Он задумчиво смотрел в окно, на дождь, который с самого утра лил без передышки. Зачастую перуанца можно было упрекнуть в недостаточной элегантности — слишком светлый галстук, яркие, не гармонирующие тона, но в этот день он был само совершенство. Черный траурный цвет очень шел ему и придавал изысканность.
Дверь слегка скрипнула, и Педро Коралес обернулся; как у всякого человека в глубоком трауре, вид у него был серьезный и немного чопорный. Будучи человеком светским, он склонился перед медсестрой в почтительном поклоне:
— Простите, что побеспокоил вас, мадемуазель, — заговорил он, — но, признаюсь, мне было бы слишком тяжело подняться к бедной тетушке. Через какое-то время я, может статься, решусь на это, но сначала хотел бы переговорить с вами.
Он сел, жестом указав медсестре на соседнее кресло.
Словно не замечая этого, Жермена продолжала стоять.
Педро Коралес настаивал:
— Садитесь же, мадемуазель.
Покраснев до корней волос, Жермена сухо ответила:
— Благодарю вас, сударь, я не устала.
На самом деле она упорно продолжала стоять, повинуясь приказу, неукоснительного соблюдения которого требовала от персонала мадемуазель Даниэль.
Когда медсестры спускали в приемную на беседу с родственниками больных, им разрешалось пробыть там совсем недолго, а чтобы разговор не затянулся, садиться им было запрещено.
Видя, что медсестра продолжает стоять, Педро Коралес машинально поднялся. С сокрушенным видом он принялся ее расспрашивать:
— Бедная тетушка была обречена, не правда ли, мадемуазель? Впрочем, я так и думал, и когда ее поместили сюда, чтобы сделать ей эту — увы! — необходимую операцию, я сказал себе: живой ей отсюда не выйти.

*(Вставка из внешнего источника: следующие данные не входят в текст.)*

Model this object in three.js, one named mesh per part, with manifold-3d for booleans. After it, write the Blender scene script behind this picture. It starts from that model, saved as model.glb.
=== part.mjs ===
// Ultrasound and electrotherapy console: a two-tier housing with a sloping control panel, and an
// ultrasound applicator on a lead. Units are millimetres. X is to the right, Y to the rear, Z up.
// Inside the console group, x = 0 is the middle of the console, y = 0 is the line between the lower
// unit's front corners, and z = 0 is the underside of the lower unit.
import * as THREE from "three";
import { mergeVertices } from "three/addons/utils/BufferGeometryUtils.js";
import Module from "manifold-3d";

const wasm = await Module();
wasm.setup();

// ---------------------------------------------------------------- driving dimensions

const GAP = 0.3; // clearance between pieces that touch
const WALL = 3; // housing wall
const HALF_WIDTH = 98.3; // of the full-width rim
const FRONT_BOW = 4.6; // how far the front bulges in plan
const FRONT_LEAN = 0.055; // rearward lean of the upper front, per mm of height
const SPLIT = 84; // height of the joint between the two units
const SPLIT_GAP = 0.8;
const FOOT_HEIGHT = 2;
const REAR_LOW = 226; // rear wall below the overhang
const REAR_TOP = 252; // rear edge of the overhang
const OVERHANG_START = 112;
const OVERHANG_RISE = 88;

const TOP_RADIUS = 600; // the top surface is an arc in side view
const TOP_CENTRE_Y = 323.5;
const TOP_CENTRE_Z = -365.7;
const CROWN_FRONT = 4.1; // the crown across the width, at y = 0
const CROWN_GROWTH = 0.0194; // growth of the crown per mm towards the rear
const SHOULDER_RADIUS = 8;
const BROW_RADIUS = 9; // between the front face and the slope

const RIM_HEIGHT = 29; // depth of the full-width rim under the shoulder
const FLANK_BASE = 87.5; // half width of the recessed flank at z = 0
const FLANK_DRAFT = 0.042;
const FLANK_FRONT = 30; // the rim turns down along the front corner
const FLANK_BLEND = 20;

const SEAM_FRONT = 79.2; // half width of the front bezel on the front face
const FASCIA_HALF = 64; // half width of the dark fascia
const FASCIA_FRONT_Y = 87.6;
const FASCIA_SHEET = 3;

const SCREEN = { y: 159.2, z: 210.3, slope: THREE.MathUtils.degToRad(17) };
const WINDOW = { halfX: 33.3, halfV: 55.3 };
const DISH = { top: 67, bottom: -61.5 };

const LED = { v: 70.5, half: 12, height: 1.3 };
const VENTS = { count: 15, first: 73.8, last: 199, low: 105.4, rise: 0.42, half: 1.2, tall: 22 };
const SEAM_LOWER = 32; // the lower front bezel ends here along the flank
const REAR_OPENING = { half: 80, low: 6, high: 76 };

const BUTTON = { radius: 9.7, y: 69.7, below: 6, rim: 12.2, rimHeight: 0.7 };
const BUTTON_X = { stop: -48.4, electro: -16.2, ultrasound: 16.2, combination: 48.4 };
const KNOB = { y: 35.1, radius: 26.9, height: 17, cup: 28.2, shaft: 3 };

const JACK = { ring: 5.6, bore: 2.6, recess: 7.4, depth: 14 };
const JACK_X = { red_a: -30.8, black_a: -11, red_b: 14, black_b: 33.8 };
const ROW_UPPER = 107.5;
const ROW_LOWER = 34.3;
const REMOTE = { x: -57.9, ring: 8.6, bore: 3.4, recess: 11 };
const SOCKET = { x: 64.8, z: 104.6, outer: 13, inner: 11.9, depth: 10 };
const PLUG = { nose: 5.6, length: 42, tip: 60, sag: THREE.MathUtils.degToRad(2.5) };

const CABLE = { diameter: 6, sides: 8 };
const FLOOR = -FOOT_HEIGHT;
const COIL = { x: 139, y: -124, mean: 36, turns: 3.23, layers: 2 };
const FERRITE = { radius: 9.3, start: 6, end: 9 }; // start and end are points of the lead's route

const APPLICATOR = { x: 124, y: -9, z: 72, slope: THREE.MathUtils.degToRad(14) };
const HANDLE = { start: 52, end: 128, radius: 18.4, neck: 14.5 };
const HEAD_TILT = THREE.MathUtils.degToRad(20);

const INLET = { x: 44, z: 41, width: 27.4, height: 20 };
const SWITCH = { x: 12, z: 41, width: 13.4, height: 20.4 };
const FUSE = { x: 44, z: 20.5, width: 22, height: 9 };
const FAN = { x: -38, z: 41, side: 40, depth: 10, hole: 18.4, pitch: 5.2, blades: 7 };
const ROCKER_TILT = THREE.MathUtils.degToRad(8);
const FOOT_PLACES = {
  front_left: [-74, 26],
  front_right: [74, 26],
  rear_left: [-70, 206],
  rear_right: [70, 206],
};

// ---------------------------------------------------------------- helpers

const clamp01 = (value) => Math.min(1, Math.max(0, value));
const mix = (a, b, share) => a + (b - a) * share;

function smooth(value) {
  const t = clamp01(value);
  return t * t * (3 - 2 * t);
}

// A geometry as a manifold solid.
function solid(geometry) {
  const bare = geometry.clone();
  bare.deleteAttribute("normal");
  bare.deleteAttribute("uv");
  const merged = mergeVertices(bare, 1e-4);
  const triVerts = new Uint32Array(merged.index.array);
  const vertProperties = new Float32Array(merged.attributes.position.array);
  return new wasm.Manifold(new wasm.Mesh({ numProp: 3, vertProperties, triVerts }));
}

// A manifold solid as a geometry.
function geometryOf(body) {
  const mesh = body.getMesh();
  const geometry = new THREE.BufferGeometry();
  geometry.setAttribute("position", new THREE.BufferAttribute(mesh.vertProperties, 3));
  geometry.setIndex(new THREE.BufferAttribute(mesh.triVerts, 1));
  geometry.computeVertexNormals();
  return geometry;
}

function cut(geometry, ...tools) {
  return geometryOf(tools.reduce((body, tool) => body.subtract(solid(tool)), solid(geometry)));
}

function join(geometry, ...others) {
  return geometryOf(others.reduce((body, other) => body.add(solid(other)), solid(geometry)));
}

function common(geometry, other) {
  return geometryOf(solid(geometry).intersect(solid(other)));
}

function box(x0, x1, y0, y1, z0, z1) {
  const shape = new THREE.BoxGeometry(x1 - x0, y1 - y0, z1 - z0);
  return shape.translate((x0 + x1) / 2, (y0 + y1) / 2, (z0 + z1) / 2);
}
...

Жермена, которая, вопреки своей воле, глаз не сводила с породистого лица красивого перуанца, беззвучно пролепетала:
— Сколько раз господин профессор Дро творил чудеса! Заранее никогда нельзя отчаиваться.
Перуанец церемонно поклонился. Потом, глядя медсестре прямо в глаза, продолжил:
— Мне известно, что господин профессор Дро как хирург заслуживает самых высоких похвал, и я знаю, какие у него чудесные помощники.
Перуанец подошел к медсестре почти вплотную.
— За время болезни моей тетушки, мадемуазель, я мог по достоинству оценить, сколь преданно и умело вы за ней ухаживали, за что хотел бы принести вам особую благодарность. Ваша профессия сложна, утомительна, но до чего же все это интересно.
Жермена не знала, что и ответить, она не ожидала, что разговор примет такой оборот. Она что-то пробормотала в ответ и вздрогнула, услышав, как Педро Коралес убежденно заявил:
— Я знаю о том, что вы сделали для тетушки, по крайней мере, догадываюсь, и, если позволите, я с большим удовольствием отблагодарю вас, правда, несколько неожиданным образом. Вы разрешаете?